I touch on the united Ireland and the Border poll issue. Suffice to say that whatever impelled the surge in the vote for Sinn Fein, support for the party’s stance on a united Ireland, was not a major factor. In view of media speculation and the comments of some politicians, it is worth taking note of the results of the many elections in the North over the past decade. Last December’s General Election saw the DUP gain 30.6% and the UUP 11.7% i.e. a solid pro-Union vote of 42.3. Sinn Fein got 22.8 and the SDLP 14.9, a Nationalist vote of 37.1. In 2017 the blocs secured 46.3 (unionist) and 41.1 (nationalist). In 2015 the figures were 41.7 to 38.4 and in 2010 44 to 41. The Assembly elections over the same period demonstrated the same overall picture The waters are muddied somewhat by the intrusion of independents, usually Unionist, and the  yoyo performance of Alliance, currently on the up – 16.8% in 2019 – a party  generally reckoned to be moderately  Unionist and to include numbers of middle class Catholics.
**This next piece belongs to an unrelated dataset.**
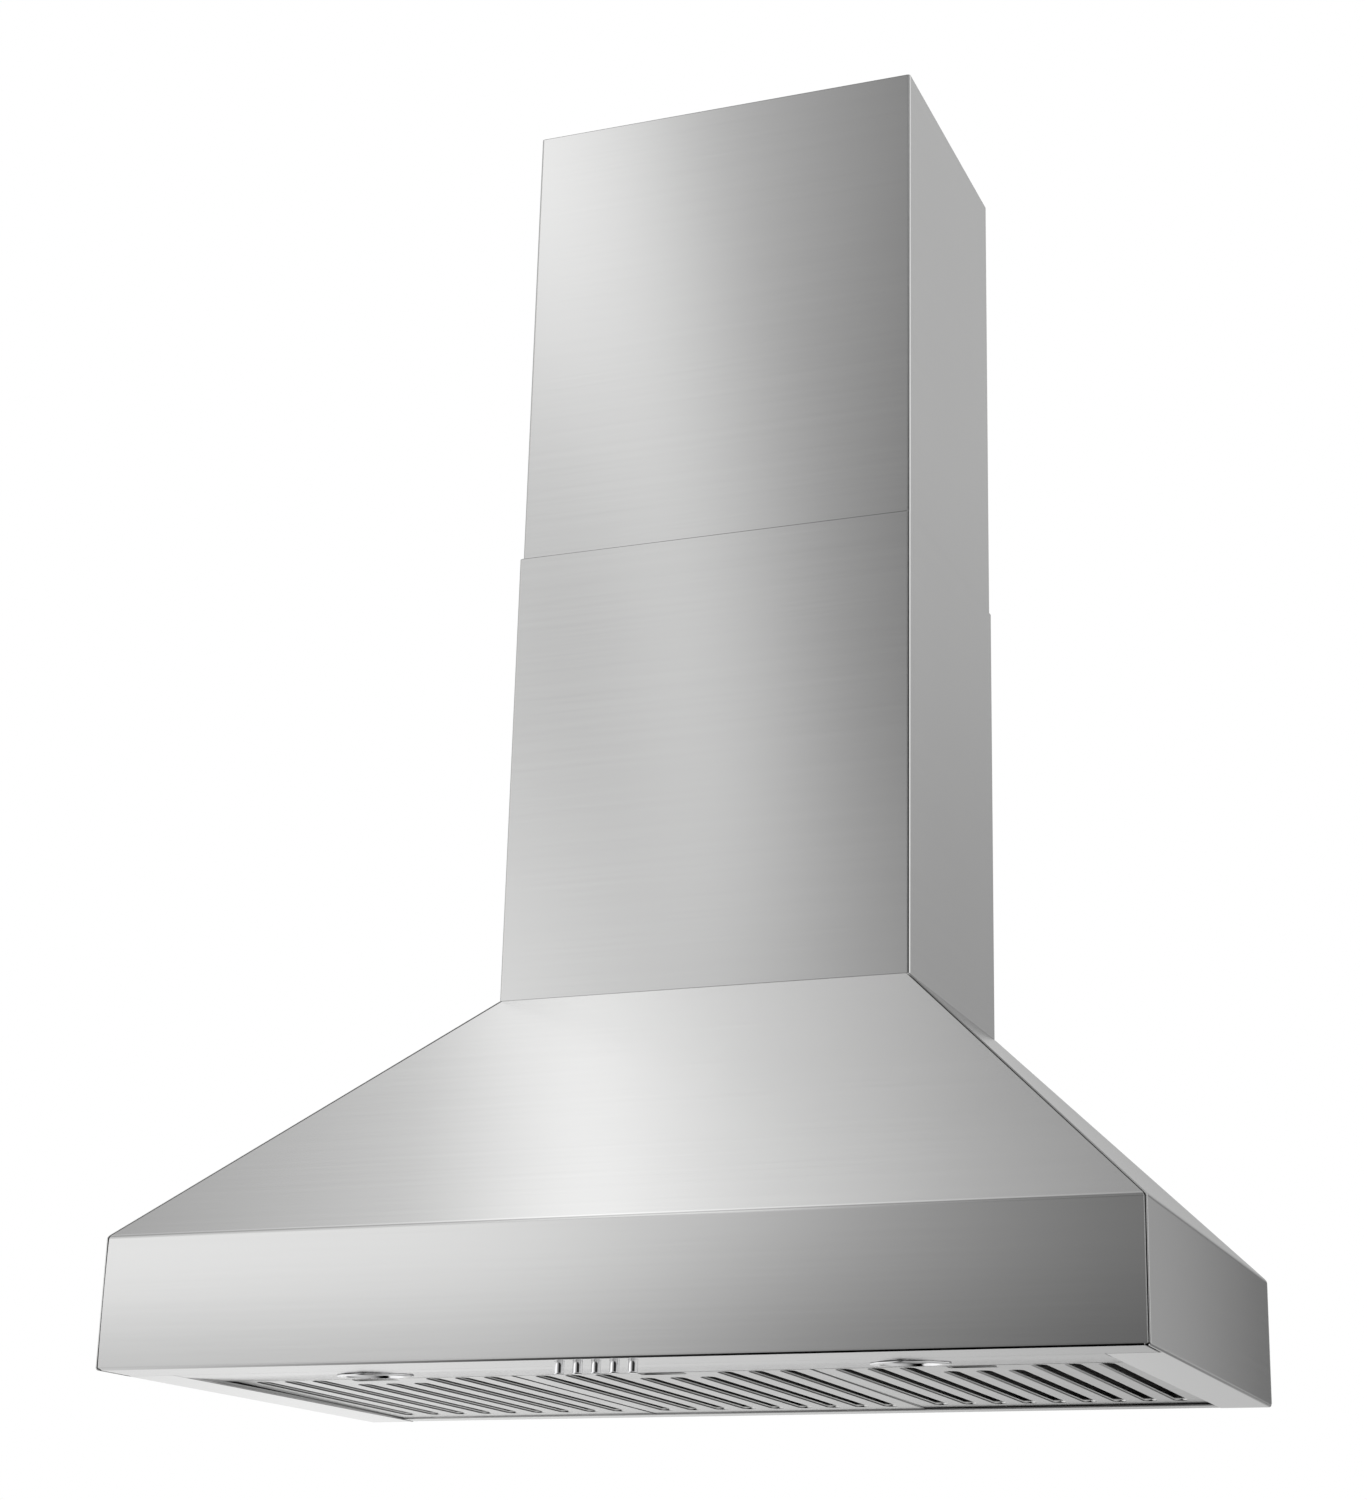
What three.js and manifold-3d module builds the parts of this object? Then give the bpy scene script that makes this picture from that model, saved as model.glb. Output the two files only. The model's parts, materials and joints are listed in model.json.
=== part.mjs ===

The vote on Brexit muddies matters further, but it’s reasonable to assume that those Unionists who voted Remain did not do so on the basis that it was also a plebiscite on Irish unity. The most recent, fairly reliable poll, showed 52% to 29% opposed to Irish unity were a border poll to take place, with over 70% of those not affiliated opposed to unification ( the details of the poll are well worth studying). The demographics are shifting certainly, albeit slowly, and who knows what horrors may be forced on both parts of the island by the gung ho English nationalists running Britain in the impending negotiations with Brussels, but Irish politicians should keep in mind Tip O’Neill’s dictum that “All Politics is Local.” The new Dail faces enough challenges in the present jurisdiction.